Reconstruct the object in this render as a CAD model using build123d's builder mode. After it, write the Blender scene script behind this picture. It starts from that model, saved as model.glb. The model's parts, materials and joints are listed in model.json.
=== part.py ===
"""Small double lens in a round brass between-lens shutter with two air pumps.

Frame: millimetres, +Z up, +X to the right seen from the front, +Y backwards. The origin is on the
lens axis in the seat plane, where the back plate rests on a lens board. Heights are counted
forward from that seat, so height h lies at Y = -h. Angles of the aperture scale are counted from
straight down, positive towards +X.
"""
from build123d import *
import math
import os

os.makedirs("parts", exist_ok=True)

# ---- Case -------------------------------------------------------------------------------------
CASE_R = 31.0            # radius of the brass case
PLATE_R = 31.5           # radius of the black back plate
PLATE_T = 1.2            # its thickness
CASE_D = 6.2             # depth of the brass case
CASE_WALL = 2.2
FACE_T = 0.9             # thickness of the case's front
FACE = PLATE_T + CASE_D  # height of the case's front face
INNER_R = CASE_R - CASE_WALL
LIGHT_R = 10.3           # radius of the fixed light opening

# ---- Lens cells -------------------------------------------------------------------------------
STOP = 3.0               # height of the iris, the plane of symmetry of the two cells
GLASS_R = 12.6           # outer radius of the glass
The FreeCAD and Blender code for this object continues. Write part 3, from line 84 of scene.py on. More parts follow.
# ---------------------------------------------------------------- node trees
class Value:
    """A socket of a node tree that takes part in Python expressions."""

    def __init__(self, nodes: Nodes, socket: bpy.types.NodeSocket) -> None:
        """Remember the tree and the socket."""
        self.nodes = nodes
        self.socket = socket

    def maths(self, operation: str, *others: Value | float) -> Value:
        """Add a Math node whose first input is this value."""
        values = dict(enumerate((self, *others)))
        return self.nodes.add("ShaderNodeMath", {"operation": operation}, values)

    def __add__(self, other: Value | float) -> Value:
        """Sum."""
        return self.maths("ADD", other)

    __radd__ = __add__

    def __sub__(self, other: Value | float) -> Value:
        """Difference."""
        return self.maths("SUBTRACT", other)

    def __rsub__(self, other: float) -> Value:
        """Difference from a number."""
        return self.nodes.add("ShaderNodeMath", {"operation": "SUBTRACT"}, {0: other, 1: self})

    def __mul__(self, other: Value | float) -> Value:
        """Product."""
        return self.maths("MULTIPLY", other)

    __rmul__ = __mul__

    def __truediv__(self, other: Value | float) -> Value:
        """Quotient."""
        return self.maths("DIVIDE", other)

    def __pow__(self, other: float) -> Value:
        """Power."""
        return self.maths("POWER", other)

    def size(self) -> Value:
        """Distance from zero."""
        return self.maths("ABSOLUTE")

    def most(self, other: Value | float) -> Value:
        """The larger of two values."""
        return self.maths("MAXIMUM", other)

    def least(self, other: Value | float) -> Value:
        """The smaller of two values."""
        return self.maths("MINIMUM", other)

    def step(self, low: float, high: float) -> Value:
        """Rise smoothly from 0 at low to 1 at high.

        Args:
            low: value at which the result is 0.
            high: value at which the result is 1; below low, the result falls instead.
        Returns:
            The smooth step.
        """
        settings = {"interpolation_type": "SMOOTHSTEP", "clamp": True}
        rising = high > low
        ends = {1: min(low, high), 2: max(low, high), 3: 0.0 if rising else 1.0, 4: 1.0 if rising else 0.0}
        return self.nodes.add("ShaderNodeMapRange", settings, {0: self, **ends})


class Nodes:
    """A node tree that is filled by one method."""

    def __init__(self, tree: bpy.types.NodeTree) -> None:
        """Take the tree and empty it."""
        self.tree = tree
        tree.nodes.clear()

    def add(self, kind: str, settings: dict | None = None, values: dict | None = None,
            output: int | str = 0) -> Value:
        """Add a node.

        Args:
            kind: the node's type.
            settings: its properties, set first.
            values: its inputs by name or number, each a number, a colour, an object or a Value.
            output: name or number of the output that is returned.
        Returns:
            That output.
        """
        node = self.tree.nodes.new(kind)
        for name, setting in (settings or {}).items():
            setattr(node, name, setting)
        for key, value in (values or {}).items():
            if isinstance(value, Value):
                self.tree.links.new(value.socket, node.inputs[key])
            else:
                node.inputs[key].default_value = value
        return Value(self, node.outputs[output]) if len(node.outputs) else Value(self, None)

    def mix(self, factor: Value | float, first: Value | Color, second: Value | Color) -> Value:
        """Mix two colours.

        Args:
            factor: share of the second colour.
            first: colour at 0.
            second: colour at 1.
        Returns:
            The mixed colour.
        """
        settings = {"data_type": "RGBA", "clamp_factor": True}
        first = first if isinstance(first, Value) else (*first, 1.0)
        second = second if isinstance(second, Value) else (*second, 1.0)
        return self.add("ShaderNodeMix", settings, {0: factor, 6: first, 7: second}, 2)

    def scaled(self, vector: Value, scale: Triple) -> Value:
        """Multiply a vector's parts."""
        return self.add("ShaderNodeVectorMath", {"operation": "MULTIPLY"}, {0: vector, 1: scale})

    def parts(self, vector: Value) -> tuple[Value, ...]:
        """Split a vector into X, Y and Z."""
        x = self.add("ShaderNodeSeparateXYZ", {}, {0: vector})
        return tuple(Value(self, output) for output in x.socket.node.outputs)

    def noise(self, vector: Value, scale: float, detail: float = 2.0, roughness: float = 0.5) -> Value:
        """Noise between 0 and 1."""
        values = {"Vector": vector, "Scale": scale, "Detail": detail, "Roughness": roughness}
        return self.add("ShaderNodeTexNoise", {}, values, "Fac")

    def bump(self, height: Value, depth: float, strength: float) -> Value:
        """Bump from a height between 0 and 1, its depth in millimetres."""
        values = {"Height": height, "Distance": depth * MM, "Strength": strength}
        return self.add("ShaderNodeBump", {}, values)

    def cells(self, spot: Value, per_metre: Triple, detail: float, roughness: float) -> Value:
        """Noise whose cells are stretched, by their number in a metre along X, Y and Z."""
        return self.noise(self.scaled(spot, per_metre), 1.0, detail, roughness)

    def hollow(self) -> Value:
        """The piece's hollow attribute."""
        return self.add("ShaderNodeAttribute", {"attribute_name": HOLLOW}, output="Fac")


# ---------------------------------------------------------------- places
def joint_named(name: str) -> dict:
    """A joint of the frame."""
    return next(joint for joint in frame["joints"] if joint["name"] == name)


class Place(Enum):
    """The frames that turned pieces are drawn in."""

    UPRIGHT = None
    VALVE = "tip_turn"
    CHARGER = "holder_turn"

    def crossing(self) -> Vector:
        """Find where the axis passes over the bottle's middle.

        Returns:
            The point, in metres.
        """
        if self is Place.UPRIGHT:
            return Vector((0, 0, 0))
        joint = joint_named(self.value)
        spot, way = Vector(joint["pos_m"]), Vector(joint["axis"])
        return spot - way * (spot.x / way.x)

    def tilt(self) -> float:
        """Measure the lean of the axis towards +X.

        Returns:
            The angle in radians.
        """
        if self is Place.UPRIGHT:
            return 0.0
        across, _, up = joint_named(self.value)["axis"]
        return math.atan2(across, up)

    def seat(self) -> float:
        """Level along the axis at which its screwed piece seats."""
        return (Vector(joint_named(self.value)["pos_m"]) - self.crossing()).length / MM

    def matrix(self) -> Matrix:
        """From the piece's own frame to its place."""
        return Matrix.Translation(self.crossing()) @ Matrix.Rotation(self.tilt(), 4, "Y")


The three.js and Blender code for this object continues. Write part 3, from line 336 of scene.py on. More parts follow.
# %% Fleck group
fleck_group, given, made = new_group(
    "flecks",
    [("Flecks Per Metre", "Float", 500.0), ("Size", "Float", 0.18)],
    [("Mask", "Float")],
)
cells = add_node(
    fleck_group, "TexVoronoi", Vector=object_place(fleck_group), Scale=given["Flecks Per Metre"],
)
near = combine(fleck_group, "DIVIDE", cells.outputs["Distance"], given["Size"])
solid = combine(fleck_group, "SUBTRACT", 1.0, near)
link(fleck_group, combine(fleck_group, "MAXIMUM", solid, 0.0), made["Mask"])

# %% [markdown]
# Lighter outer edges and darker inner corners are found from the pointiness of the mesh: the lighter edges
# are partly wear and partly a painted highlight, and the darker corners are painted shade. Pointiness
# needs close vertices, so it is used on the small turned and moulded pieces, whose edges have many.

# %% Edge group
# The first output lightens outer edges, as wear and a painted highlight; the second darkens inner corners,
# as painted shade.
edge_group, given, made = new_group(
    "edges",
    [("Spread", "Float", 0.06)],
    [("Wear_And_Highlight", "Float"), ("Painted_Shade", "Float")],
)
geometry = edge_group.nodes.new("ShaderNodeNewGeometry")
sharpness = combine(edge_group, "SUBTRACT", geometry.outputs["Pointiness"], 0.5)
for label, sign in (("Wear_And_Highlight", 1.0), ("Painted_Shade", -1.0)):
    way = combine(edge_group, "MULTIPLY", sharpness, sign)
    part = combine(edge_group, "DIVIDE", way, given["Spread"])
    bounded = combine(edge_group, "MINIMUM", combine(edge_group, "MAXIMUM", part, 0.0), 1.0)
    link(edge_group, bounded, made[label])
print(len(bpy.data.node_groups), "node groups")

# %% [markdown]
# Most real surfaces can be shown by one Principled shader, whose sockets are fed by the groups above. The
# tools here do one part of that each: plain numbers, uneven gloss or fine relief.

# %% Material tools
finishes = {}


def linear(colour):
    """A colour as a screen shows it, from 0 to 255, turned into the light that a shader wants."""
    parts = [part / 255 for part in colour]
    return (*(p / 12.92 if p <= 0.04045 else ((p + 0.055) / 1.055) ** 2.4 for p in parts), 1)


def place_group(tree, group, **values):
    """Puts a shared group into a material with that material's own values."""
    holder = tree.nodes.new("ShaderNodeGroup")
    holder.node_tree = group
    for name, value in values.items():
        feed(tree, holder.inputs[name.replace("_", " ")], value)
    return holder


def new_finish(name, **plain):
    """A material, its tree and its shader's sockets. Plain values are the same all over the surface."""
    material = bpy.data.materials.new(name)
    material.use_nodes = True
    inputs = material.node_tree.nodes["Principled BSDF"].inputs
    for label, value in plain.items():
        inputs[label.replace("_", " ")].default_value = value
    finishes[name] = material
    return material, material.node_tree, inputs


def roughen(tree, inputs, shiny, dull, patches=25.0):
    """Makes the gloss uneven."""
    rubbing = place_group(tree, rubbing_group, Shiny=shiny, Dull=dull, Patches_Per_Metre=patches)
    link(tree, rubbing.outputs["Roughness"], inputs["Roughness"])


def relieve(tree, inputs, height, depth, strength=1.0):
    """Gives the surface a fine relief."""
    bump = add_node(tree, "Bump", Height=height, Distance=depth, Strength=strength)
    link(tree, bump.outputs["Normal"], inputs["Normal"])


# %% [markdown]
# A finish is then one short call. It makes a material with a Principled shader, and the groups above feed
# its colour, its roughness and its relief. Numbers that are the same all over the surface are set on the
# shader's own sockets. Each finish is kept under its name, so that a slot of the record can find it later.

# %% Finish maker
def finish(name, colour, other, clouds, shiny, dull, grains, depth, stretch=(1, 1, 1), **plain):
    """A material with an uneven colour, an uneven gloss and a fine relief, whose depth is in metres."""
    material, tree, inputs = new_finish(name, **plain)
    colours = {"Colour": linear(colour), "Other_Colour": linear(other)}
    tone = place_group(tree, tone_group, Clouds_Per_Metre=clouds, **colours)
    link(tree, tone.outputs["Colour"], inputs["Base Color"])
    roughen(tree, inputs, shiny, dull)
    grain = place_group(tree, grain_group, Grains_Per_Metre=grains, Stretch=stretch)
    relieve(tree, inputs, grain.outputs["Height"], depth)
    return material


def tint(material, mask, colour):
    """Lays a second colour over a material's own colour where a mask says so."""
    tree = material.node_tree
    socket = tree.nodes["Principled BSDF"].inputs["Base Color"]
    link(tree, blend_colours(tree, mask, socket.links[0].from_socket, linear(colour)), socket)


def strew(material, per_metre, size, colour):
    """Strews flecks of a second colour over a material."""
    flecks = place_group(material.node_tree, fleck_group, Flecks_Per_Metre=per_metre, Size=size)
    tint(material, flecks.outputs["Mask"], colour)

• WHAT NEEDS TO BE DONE
Return the opening line of the data and every line after it through the line containing "two air pumps.", please, exactly as written and with nothing added.

• THE SOLUTION
Reconstruct the object in this render as a CAD model using build123d's builder mode. After it, write the Blender scene script behind this picture. It starts from that model, saved as model.glb. The model's parts, materials and joints are listed in model.json.
=== part.py ===
"""Small double lens in a round brass between-lens shutter with two air pumps.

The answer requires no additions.